Several things stood out to me upon examining this data:
1) At this fuel load, our envelope of possible speeds on Sea Spirit is from 5.8 knots at idle to 10.8 knots at full throttle. If we want to go over 11 knots, we need to be lighter on fuel (we had about 2/3 full tanks , or 1,400 gallons, for this test).
2) Our envelope of possible fuel usage in terms of gallons per hour ranges from 1.4gph at idle to 17.3gph at full throttle and 1885RPM.
3) Our envelope of possible fuel economies ranges from a high of 4.1 nautical MPG at idle and 5.8 knots, to a low of 0.6 nautical MPG at full throttle and a shade under 11 knots.
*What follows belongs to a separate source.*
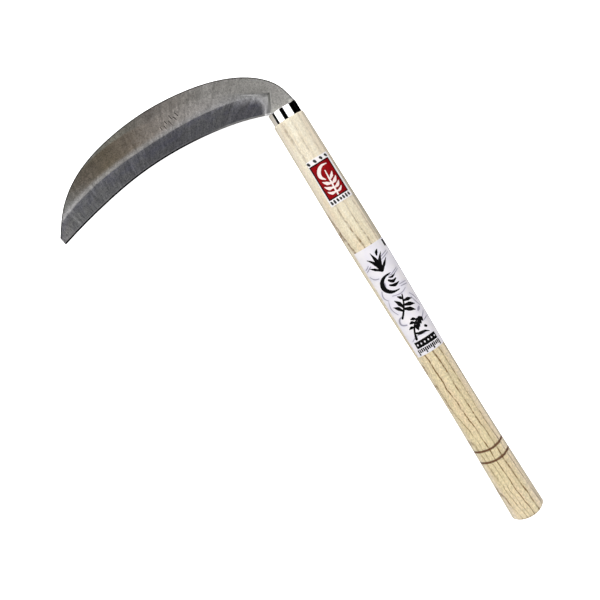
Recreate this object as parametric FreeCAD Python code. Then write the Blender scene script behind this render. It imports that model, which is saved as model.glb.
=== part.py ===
import FreeCAD, Part
import math
import os

# Hand sickle (kama): a thin single-bevel steel blade whose tang is held in an oval ash handle
# by a pressed ferrule, a cross pin and a wooden wedge.  Millimetres.
# Row frame: origin at the centre of the handle's butt face, +X along the handle to the ferrule,
# +Y to the blade's tip, +Z up out of the bevelled side.  The sickle lies on its flat back.

Vec = FreeCAD.Vector

# ---------------------------------------------------------------- driving dimensions

# Handle: an oval that narrows to a waist, swells, and narrows again to the shoulder.
SHOULDER_X = 378.0
HANDLE_STATIONS = [  # distance from the butt, width, thickness
    (0.0, 29.2, 23.0),
    (62.0, 26.8, 21.8),
    (132.0, 25.6, 21.2),
    (190.0, 27.2, 22.2),
    (250.0, 28.9, 23.0),
    (315.0, 28.2, 22.9),
    (SHOULDER_X, 27.0, 22.7),
]
BUTT_ROUND = 2.6
SHOULDER_CHAMFER = 0.7

# Two burned rings near the butt.
RING_X = [58.2, 68.6]
RING_WIDTH = 1.0
RING_DEPTH = 0.35

# Ferrule: a short oval sleeve over the handle's spigot.
FERRULE_LENGTH = 10.0
FERRULE_WIDTH = 25.0
FERRULE_THICKNESS = 20.8
FERRULE_WALL = 0.9
FERRULE_LIP = 0.45
MOUTH_X = SHOULDER_X + FERRULE_LENGTH
SPIGOT_RECESS = 0.6

# Blade, drawn flat: X as in the row frame, Y along the blade, Z up from its flat back.
CANT_DEG = 2.6  # the blade leans down so that its tip meets the ground with the handle
EDGE_CURVE = [(388.3, 10.7), (399.8, 53.1), (403.8, 100.0), (401.4, 138.0), (395.7, 170.5), (387.1, 205.8)]
SPINE_CURVE = [(MOUTH_X, -12.0), (404.4, -7.3), (419.1, 5.1), (432.5, 29.2), (441.3, 65.0), (443.5, 96.0),
               (440.6, 130.5), (429.9, 167.1), (413.7, 190.8), (393.7, 206.8)]
RIDGE_CURVE = [(402.5, 9.0), (412.0, 29.0), (417.2, 58.6), (419.0, 100.0), (417.0, 142.8), (407.8, 187.3),
               (393.0, 222.0)]
STEP_CURVE = [(403.4, 2.7), (413.0, 19.0), (428.2, 57.0), (435.3, 100.0), (436.4, 130.0), (433.0, 158.0),
              (420.0, 196.0)]
NECK_THICKNESS = 3.6
TIP_THICKNESS = 1.4
EDGE_THICKNESS = 0.25
SPINE_CHAMFER = 0.45
RIDGE_DROP = (0.75, 0.0)  # ridge below the flat body, at the heel and at the tip
HOLLOW_DEPTH = (0.55, 0.20)  # hollow below the line from ridge to step, at the heel and at the tip
BEVEL_START_Y = 13.5
BLADE_REACH = EDGE_CURVE[-1][1]

# Tang, in the same flat drawing.
TANG_LENGTH = 86.0
TANG_ROOT_WIDTH = 12.6
TANG_END_WIDTH = 7.2
TANG_POINT = 5.0
TANG_THICKNESS = 3.0

# Cross pin through handle and tang, 56 mm behind the ferrule's mouth.
PIN_X = MOUTH_X - 56.0
PIN_DIAMETER = 3.2
PIN_LENGTH = 22.2

# Hardwood wedge driven in behind the tang's back.
WEDGE_LENGTH = 36.0
WEDGE_WIDTH = 8.6
WEDGE_HEAD = 1.9
WEDGE_POINT = 0.5

# Labels pasted on the upper side, as corners in plan, and how low each wraps.
LABEL_THICKNESS = 0.15
MAKER_LABEL = [(299.8, 8.2), (340.3, 7.3), (340.3, -11.6), (299.8, -11.6)]
MAKER_LABEL_LOW = 0.0
SIZE_LABEL = [(159.6, 11.6), (258.4, 12.2), (258.4, -20.0), (159.6, -20.0)]
SIZE_LABEL_LOW = -4.0

SPARE = 20.0  # how far a cutting tool runs past the material


# ---------------------------------------------------------------- shapes shared by several pieces

def oval(x, width, thickness):
    """A closed oval outline across the handle's axis."""
    ellipse = Part.Ellipse(Vec(x, width / 2, 0), Vec(x, 0, thickness / 2), Vec(x, 0, 0))
    return Part.Wire([ellipse.toShape()])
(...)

Frankly, this entire range is pretty darned good for a 63 foot boat.
4) We seem to troll for fish at around 7 knots, which would get us 2 GPH or about $10/hour at $5/gallon fuel prices. This seems pretty darned good to us. This is 3.5 NMPG, or about $1.43 per NM.
5) When we're not in a hurry, we often cruise at around 8 to 8.5 knots, at around 4 GPH, getting 2 NMPG, spending $20/hr or $2.50/NM for fuel. This is the speed we use when we're moving the boat a short distance and just want to enjoy the ride.
6) When we're trying to cover a larger distance in a shorter time, we often choose to cruise at 9.5 knots, burning around 9.5GPH. I can see from my chart that if I slowed down only 0.3 knots from 9.5 to 9.2 knots, I would lower my fuel usage from 9.5 to 7.5 GPH or 1.2 NMPG. While I don't usually think too hard about fuel prices, if range were an issue, this would be worth doing. It seems that this is right around the point where fuel usage goes through the roof without much improvement in speed.
7) When we really need to get somewhere far away before dark, we open up the throttle a bit, and go at 10.5 knots. Still, this is only 1.3 knots faster than our normal "distance" speed, but uses 13.4 GPH rather than the 7.5 GPH we'd get at 9.2 knots. Clearly, we're well into the area of diminishing returns here.
8) While we have not validated the slow-speed numbers in less smooth water, we have had some experience with the higher-speed numbers in 4 to 6 foot seas. We seem to lose about a knot or, put another way, if we want to go at 9.2 knots, we'd need to use 1500 RPM rather than 1400, and put up with the higher fuel burn. The rougher seas make for more water pushing back against the bow, and more "climbing" of the boat over the waves, which accounts for this difference.
9) From these measurements, it's pretty clear that the boat has the range to cross any ocean on this planet, if you pick the right speed, even with copious generator usage (which for us is about 0.5GPH most of the time, and can be roughly calculated as 1.0 GPH for each 10KW of power used).
Postscript: Sea Spirit is now in Fort Lauderdale for about the next 3 months, as the Freedman family prepares for our next cruising season. We are at home in Honolulu, and recovering from jet lag. I'll be writing a final entry for this season soon, where I'll describe our voyage back up through the Exumas, and how we turned our captain into a very bored lady (because she had successfully taught us to do absolutely everything by ourselves). I'll also talk a little about our thoughts on Sea Spirit herself (plot killer - we're exceptionally happy with the boat, but are talking to the manufacturer about building the next size up). In that next posting, I'll also ruminate a little on what I've noticed about trawlers versus "go fast" boats, and also about the reality versus the perception of the differences between various brands of boats.
All the best in the mean time, and thanks for the wonderful and very helpful comments so many of you have made over the past several months.